You can't work in summer camps if you are over 30? Is that general?

Carloz said...

Yes, that's a generalization. Thanks for pointing it out. I've re-worded my original text in a way that I hope makes it clearer. In case it doesn't, let me elaborate here.

It's not really a matter of whether someone over 30 "can" or "can't" work in a summer camp, but rather an issue of who usually does work in them. While I've seen some exceptions, it seems to me that the farther away from 30 a teacher is, the less likely it is that you'll find him/her working in a children's summer camp in Spain.

Why is that? My personal opinion is that most summer camp directors (who are probably over 30, by the way) want teachers under 30. However, a contributing factor may be that teachers over 30 are less interested in working in summer camps.

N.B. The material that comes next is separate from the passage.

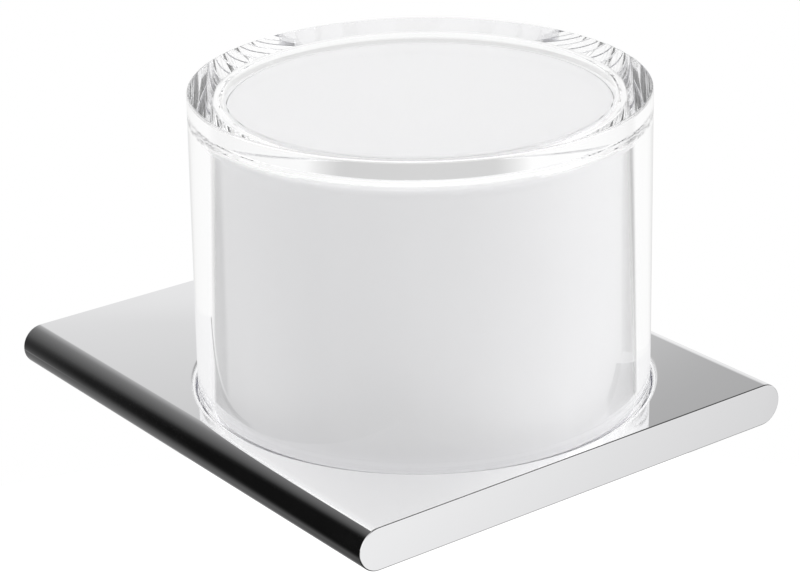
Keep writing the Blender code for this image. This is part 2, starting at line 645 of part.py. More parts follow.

I believe that the summer camp in Palencia that I've written about on this blog would consider people over 30.

Anonymous said...

Well, it's not soemthing I have to worry about this summer, anyway. I guess I guess I'm just not used to having to consider my advancing years as a possible issue.

Carloz said...

Well, like John Glenn said, there is still no cure for the common birthday. ;-) Seriously, I wouldn't be too concerned about it. As a side note, over the last couple of days I've talked with a few over-30 expat friends about this and they all said they don't tell the truth about their ages on their CVs!